SUPPLIED MATERIAL:
——

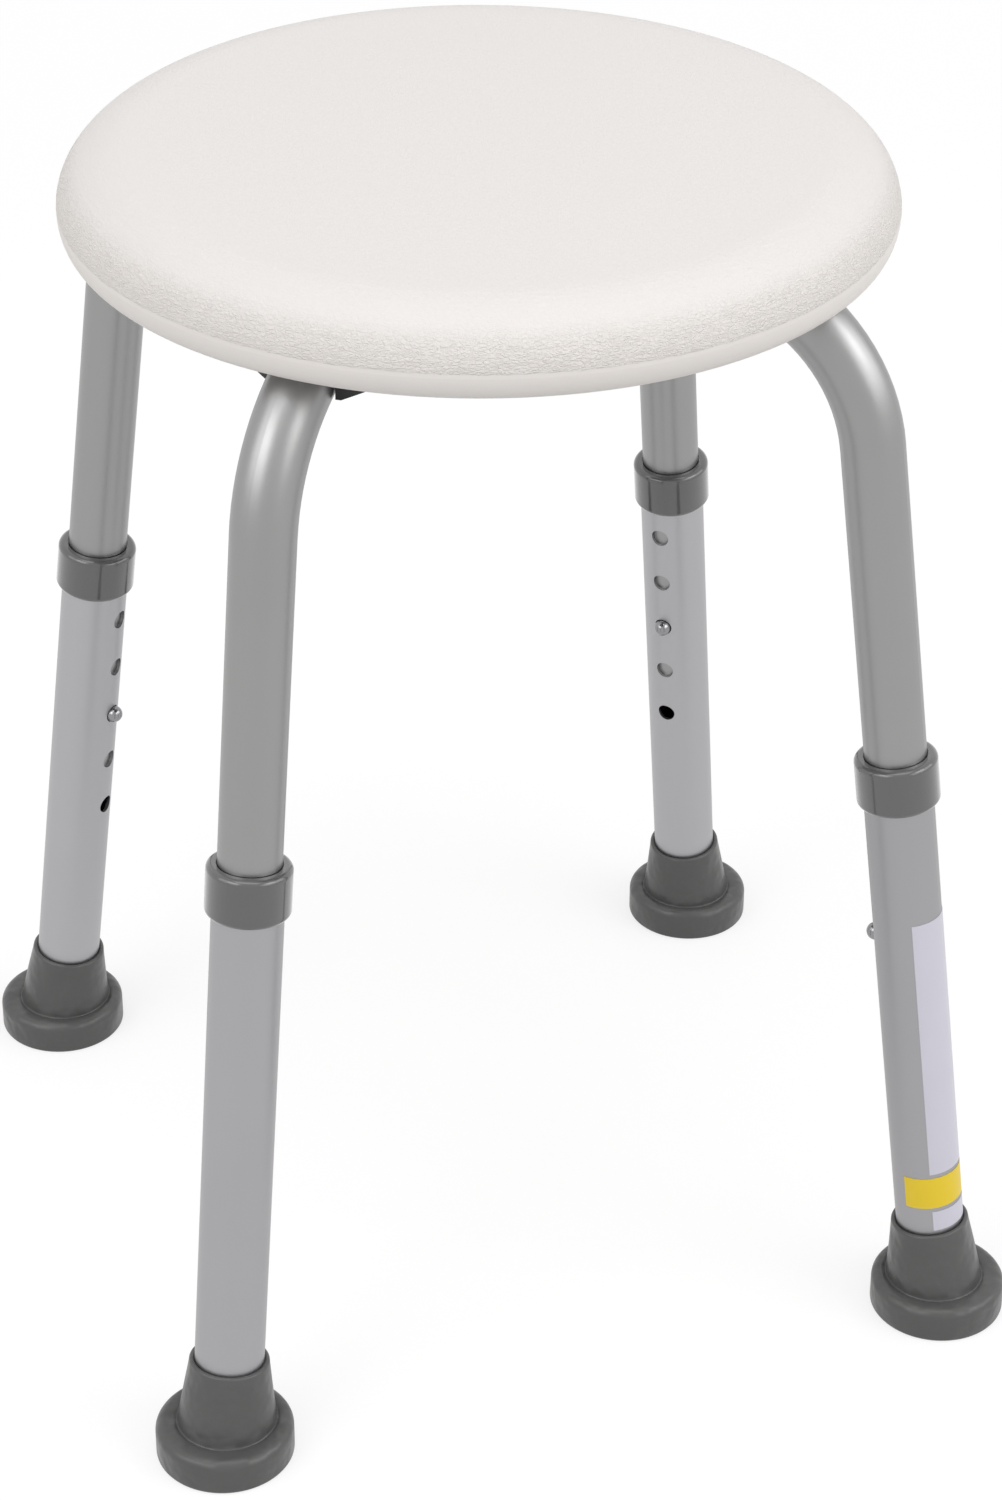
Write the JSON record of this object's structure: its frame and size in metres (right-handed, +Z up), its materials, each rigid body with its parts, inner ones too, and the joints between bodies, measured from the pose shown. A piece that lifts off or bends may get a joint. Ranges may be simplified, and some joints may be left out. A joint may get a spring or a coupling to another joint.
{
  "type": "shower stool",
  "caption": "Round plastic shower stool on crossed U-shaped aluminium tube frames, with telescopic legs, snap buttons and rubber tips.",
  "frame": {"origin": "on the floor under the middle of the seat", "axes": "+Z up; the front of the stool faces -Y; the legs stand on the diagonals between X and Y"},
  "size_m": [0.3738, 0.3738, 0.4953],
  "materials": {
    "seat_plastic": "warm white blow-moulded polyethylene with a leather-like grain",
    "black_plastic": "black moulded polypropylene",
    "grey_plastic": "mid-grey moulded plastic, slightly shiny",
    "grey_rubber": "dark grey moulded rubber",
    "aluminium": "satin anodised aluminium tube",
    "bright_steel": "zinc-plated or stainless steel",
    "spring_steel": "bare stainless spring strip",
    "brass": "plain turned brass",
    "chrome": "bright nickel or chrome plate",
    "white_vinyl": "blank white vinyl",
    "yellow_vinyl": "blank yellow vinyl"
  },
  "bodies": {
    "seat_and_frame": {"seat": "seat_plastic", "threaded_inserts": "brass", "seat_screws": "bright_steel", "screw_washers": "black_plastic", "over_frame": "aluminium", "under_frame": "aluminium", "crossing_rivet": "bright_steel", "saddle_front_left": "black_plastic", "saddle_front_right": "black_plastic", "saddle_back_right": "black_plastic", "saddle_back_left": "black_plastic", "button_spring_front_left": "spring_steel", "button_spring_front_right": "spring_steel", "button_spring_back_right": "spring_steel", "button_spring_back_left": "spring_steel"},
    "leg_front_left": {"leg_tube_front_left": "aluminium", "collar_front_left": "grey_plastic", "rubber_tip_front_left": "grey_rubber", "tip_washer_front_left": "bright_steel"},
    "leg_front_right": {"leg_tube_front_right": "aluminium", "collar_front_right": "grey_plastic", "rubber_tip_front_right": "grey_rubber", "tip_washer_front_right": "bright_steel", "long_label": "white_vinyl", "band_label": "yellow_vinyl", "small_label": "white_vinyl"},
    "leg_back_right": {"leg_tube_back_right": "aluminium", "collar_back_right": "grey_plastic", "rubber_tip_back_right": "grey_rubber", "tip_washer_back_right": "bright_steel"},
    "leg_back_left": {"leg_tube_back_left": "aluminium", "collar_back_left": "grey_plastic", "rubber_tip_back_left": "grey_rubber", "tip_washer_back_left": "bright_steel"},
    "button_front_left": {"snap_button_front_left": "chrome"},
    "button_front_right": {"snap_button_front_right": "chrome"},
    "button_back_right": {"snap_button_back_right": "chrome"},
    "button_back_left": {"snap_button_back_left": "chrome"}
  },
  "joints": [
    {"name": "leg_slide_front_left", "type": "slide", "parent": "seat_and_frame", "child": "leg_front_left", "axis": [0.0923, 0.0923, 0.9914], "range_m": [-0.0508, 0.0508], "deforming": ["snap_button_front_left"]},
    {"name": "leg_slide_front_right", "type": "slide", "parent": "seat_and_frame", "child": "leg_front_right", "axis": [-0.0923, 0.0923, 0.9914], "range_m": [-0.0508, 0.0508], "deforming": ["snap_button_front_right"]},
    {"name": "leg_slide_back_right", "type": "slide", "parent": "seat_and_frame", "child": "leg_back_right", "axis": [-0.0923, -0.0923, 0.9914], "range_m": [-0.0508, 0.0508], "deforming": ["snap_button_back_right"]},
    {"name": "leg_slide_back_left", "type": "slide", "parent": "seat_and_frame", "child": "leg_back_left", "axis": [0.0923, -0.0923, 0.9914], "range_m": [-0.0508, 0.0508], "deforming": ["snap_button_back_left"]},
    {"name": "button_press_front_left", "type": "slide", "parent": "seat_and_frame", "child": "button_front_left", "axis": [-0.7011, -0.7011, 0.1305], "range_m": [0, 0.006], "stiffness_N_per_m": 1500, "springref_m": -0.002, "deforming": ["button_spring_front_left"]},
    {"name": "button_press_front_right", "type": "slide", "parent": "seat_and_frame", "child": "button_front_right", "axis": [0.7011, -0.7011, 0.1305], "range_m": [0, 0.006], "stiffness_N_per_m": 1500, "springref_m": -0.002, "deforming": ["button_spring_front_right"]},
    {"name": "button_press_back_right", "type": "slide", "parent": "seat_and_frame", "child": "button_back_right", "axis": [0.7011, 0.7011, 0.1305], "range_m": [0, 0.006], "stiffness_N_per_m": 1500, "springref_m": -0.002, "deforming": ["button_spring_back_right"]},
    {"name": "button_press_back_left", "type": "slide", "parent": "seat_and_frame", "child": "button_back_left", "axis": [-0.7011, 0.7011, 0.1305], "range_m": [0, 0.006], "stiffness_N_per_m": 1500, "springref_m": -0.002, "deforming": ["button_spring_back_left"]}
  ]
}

——

EXERCISE DIRECTIONS: Return all the data above once more, precisely as given.

TASK SOLUTION:
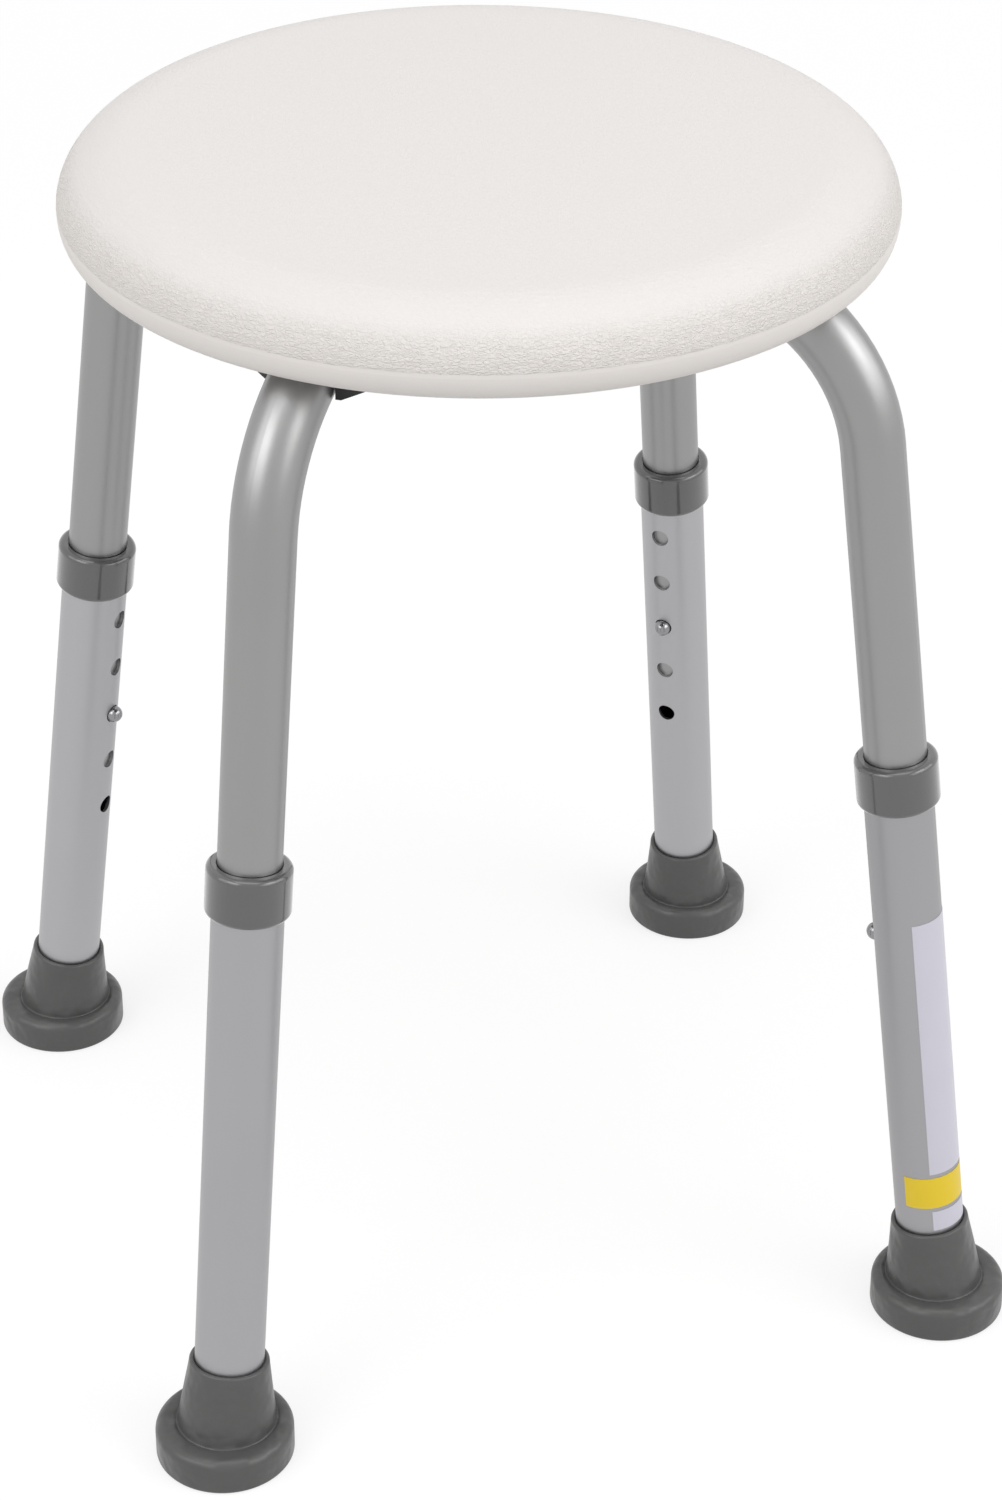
Write the JSON record of this object's structure: its frame and size in metres (right-handed, +Z up), its materials, each rigid body with its parts, inner ones too, and the joints between bodies, measured from the pose shown. A piece that lifts off or bends may get a joint. Ranges may be simplified, and some joints may be left out. A joint may get a spring or a coupling to another joint.
{
  "type": "shower stool",
  "caption": "Round plastic shower stool on crossed U-shaped aluminium tube frames, with telescopic legs, snap buttons and rubber tips.",
  "frame": {"origin": "on the floor under the middle of the seat", "axes": "+Z up; the front of the stool faces -Y; the legs stand on the diagonals between X and Y"},
  "size_m": [0.3738, 0.3738, 0.4953],
  "materials": {
    "seat_plastic": "warm white blow-moulded polyethylene with a leather-like grain",
    "black_plastic": "black moulded polypropylene",
    "grey_plastic": "mid-grey moulded plastic, slightly shiny",
    "grey_rubber": "dark grey moulded rubber",
    "aluminium": "satin anodised aluminium tube",
    "bright_steel": "zinc-plated or stainless steel",
    "spring_steel": "bare stainless spring strip",
    "brass": "plain turned brass",
    "chrome": "bright nickel or chrome plate",
    "white_vinyl": "blank white vinyl",
    "yellow_vinyl": "blank yellow vinyl"
  },
  "bodies": {
    "seat_and_frame": {"seat": "seat_plastic", "threaded_inserts": "brass", "seat_screws": "bright_steel", "screw_washers": "black_plastic", "over_frame": "aluminium", "under_frame": "aluminium", "crossing_rivet": "bright_steel", "saddle_front_left": "black_plastic", "saddle_front_right": "black_plastic", "saddle_back_right": "black_plastic", "saddle_back_left": "black_plastic", "button_spring_front_left": "spring_steel", "button_spring_front_right": "spring_steel", "button_spring_back_right": "spring_steel", "button_spring_back_left": "spring_steel"},
    "leg_front_left": {"leg_tube_front_left": "aluminium", "collar_front_left": "grey_plastic", "rubber_tip_front_left": "grey_rubber", "tip_washer_front_left": "bright_steel"},
    "leg_front_right": {"leg_tube_front_right": "aluminium", "collar_front_right": "grey_plastic", "rubber_tip_front_right": "grey_rubber", "tip_washer_front_right": "bright_steel", "long_label": "white_vinyl", "band_label": "yellow_vinyl", "small_label": "white_vinyl"},
    "leg_back_right": {"leg_tube_back_right": "aluminium", "collar_back_right": "grey_plastic", "rubber_tip_back_right": "grey_rubber", "tip_washer_back_right": "bright_steel"},
    "leg_back_left": {"leg_tube_back_left": "aluminium", "collar_back_left": "grey_plastic", "rubber_tip_back_left": "grey_rubber", "tip_washer_back_left": "bright_steel"},
    "button_front_left": {"snap_button_front_left": "chrome"},
    "button_front_right": {"snap_button_front_right": "chrome"},
    "button_back_right": {"snap_button_back_right": "chrome"},
    "button_back_left": {"snap_button_back_left": "chrome"}
  },
  "joints": [
    {"name": "leg_slide_front_left", "type": "slide", "parent": "seat_and_frame", "child": "leg_front_left", "axis": [0.0923, 0.0923, 0.9914], "range_m": [-0.0508, 0.0508], "deforming": ["snap_button_front_left"]},
    {"name": "leg_slide_front_right", "type": "slide", "parent": "seat_and_frame", "child": "leg_front_right", "axis": [-0.0923, 0.0923, 0.9914], "range_m": [-0.0508, 0.0508], "deforming": ["snap_button_front_right"]},
    {"name": "leg_slide_back_right", "type": "slide", "parent": "seat_and_frame", "child": "leg_back_right", "axis": [-0.0923, -0.0923, 0.9914], "range_m": [-0.0508, 0.0508], "deforming": ["snap_button_back_right"]},
    {"name": "leg_slide_back_left", "type": "slide", "parent": "seat_and_frame", "child": "leg_back_left", "axis": [0.0923, -0.0923, 0.9914], "range_m": [-0.0508, 0.0508], "deforming": ["snap_button_back_left"]},
    {"name": "button_press_front_left", "type": "slide", "parent": "seat_and_frame", "child": "button_front_left", "axis": [-0.7011, -0.7011, 0.1305], "range_m": [0, 0.006], "stiffness_N_per_m": 1500, "springref_m": -0.002, "deforming": ["button_spring_front_left"]},
    {"name": "button_press_front_right", "type": "slide", "parent": "seat_and_frame", "child": "button_front_right", "axis": [0.7011, -0.7011, 0.1305], "range_m": [0, 0.006], "stiffness_N_per_m": 1500, "springref_m": -0.002, "deforming": ["button_spring_front_right"]},
    {"name": "button_press_back_right", "type": "slide", "parent": "seat_and_frame", "child": "button_back_right", "axis": [0.7011, 0.7011, 0.1305], "range_m": [0, 0.006], "stiffness_N_per_m": 1500, "springref_m": -0.002, "deforming": ["button_spring_back_right"]},
    {"name": "button_press_back_left", "type": "slide", "parent": "seat_and_frame", "child": "button_back_left", "axis": [-0.7011, 0.7011, 0.1305], "range_m": [0, 0.006], "stiffness_N_per_m": 1500, "springref_m": -0.002, "deforming": ["button_spring_back_left"]}
  ]
}